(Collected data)
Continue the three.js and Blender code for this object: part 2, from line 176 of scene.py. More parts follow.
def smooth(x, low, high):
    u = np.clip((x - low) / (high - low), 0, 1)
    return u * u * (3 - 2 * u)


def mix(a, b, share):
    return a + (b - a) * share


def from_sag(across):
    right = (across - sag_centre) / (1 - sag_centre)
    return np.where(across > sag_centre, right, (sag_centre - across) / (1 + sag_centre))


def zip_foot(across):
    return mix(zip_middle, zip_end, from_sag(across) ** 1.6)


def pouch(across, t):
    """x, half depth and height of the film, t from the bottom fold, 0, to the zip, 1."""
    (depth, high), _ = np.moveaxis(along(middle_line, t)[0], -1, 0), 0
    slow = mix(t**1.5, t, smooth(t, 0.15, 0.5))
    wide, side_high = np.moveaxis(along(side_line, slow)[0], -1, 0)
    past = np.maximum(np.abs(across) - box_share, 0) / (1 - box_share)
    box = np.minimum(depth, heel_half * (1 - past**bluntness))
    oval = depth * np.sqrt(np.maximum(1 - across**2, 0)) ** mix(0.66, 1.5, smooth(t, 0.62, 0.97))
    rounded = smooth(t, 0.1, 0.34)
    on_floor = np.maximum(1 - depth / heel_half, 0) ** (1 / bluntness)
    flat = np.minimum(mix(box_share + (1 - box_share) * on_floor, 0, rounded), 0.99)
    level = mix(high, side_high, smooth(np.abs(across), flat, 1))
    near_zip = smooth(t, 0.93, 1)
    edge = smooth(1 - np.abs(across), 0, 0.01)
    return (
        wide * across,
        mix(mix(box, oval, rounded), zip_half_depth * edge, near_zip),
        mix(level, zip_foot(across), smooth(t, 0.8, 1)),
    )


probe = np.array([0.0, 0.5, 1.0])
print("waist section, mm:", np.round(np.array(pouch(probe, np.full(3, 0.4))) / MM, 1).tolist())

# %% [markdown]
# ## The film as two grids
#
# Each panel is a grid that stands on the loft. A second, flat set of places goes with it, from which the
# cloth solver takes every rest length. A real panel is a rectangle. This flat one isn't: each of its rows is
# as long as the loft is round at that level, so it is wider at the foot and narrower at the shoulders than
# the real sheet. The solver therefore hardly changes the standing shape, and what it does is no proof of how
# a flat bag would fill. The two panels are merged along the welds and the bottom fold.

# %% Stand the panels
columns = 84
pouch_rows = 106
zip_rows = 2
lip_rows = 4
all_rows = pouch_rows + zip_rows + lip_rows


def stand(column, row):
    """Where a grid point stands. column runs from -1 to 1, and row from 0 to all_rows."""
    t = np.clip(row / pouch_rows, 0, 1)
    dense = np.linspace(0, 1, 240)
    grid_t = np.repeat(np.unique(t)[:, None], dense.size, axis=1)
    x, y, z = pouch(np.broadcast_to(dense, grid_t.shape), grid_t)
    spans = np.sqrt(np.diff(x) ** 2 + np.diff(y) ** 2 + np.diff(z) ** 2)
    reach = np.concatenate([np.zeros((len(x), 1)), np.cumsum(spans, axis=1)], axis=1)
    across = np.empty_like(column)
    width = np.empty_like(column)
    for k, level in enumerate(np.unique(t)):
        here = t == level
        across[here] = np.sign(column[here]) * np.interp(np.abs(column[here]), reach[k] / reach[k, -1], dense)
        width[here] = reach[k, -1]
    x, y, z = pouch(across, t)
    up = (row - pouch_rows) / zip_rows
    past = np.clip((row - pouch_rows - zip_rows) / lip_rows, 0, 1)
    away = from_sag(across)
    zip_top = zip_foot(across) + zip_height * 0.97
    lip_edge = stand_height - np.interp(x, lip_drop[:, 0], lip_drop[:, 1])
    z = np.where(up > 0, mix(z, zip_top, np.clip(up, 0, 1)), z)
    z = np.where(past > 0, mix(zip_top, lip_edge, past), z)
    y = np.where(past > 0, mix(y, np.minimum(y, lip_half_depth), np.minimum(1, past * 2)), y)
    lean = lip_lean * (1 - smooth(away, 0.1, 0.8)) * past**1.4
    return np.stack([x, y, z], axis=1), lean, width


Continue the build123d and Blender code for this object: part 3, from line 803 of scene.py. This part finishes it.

=== Aim of the task ===
Take the records above and return them exactly as written.

=== Exercise response ===
Continue the three.js and Blender code for this object: part 2, from line 176 of scene.py. More parts follow.
def smooth(x, low, high):
    u = np.clip((x - low) / (high - low), 0, 1)
    return u * u * (3 - 2 * u)


def mix(a, b, share):
    return a + (b - a) * share


def from_sag(across):
    right = (across - sag_centre) / (1 - sag_centre)
    return np.where(across > sag_centre, right, (sag_centre - across) / (1 + sag_centre))


def zip_foot(across):
    return mix(zip_middle, zip_end, from_sag(across) ** 1.6)


def pouch(across, t):
    """x, half depth and height of the film, t from the bottom fold, 0, to the zip, 1."""
    (depth, high), _ = np.moveaxis(along(middle_line, t)[0], -1, 0), 0
    slow = mix(t**1.5, t, smooth(t, 0.15, 0.5))
    wide, side_high = np.moveaxis(along(side_line, slow)[0], -1, 0)
    past = np.maximum(np.abs(across) - box_share, 0) / (1 - box_share)
    box = np.minimum(depth, heel_half * (1 - past**bluntness))
    oval = depth * np.sqrt(np.maximum(1 - across**2, 0)) ** mix(0.66, 1.5, smooth(t, 0.62, 0.97))
    rounded = smooth(t, 0.1, 0.34)
    on_floor = np.maximum(1 - depth / heel_half, 0) ** (1 / bluntness)
    flat = np.minimum(mix(box_share + (1 - box_share) * on_floor, 0, rounded), 0.99)
    level = mix(high, side_high, smooth(np.abs(across), flat, 1))
    near_zip = smooth(t, 0.93, 1)
    edge = smooth(1 - np.abs(across), 0, 0.01)
    return (
        wide * across,
        mix(mix(box, oval, rounded), zip_half_depth * edge, near_zip),
        mix(level, zip_foot(across), smooth(t, 0.8, 1)),
    )


probe = np.array([0.0, 0.5, 1.0])
print("waist section, mm:", np.round(np.array(pouch(probe, np.full(3, 0.4))) / MM, 1).tolist())

# %% [markdown]
# ## The film as two grids
#
# Each panel is a grid that stands on the loft. A second, flat set of places goes with it, from which the
# cloth solver takes every rest length. A real panel is a rectangle. This flat one isn't: each of its rows is
# as long as the loft is round at that level, so it is wider at the foot and narrower at the shoulders than
# the real sheet. The solver therefore hardly changes the standing shape, and what it does is no proof of how
# a flat bag would fill. The two panels are merged along the welds and the bottom fold.

# %% Stand the panels
columns = 84
pouch_rows = 106
zip_rows = 2
lip_rows = 4
all_rows = pouch_rows + zip_rows + lip_rows


def stand(column, row):
    """Where a grid point stands. column runs from -1 to 1, and row from 0 to all_rows."""
    t = np.clip(row / pouch_rows, 0, 1)
    dense = np.linspace(0, 1, 240)
    grid_t = np.repeat(np.unique(t)[:, None], dense.size, axis=1)
    x, y, z = pouch(np.broadcast_to(dense, grid_t.shape), grid_t)
    spans = np.sqrt(np.diff(x) ** 2 + np.diff(y) ** 2 + np.diff(z) ** 2)
    reach = np.concatenate([np.zeros((len(x), 1)), np.cumsum(spans, axis=1)], axis=1)
    across = np.empty_like(column)
    width = np.empty_like(column)
    for k, level in enumerate(np.unique(t)):
        here = t == level
        across[here] = np.sign(column[here]) * np.interp(np.abs(column[here]), reach[k] / reach[k, -1], dense)
        width[here] = reach[k, -1]
    x, y, z = pouch(across, t)
    up = (row - pouch_rows) / zip_rows
    past = np.clip((row - pouch_rows - zip_rows) / lip_rows, 0, 1)
    away = from_sag(across)
    zip_top = zip_foot(across) + zip_height * 0.97
    lip_edge = stand_height - np.interp(x, lip_drop[:, 0], lip_drop[:, 1])
    z = np.where(up > 0, mix(z, zip_top, np.clip(up, 0, 1)), z)
    z = np.where(past > 0, mix(zip_top, lip_edge, past), z)
    y = np.where(past > 0, mix(y, np.minimum(y, lip_half_depth), np.minimum(1, past * 2)), y)
    lean = lip_lean * (1 - smooth(away, 0.1, 0.8)) * past**1.4
    return np.stack([x, y, z], axis=1), lean, width


Continue the build123d and Blender code for this object: part 3, from line 803 of scene.py. This part finishes it.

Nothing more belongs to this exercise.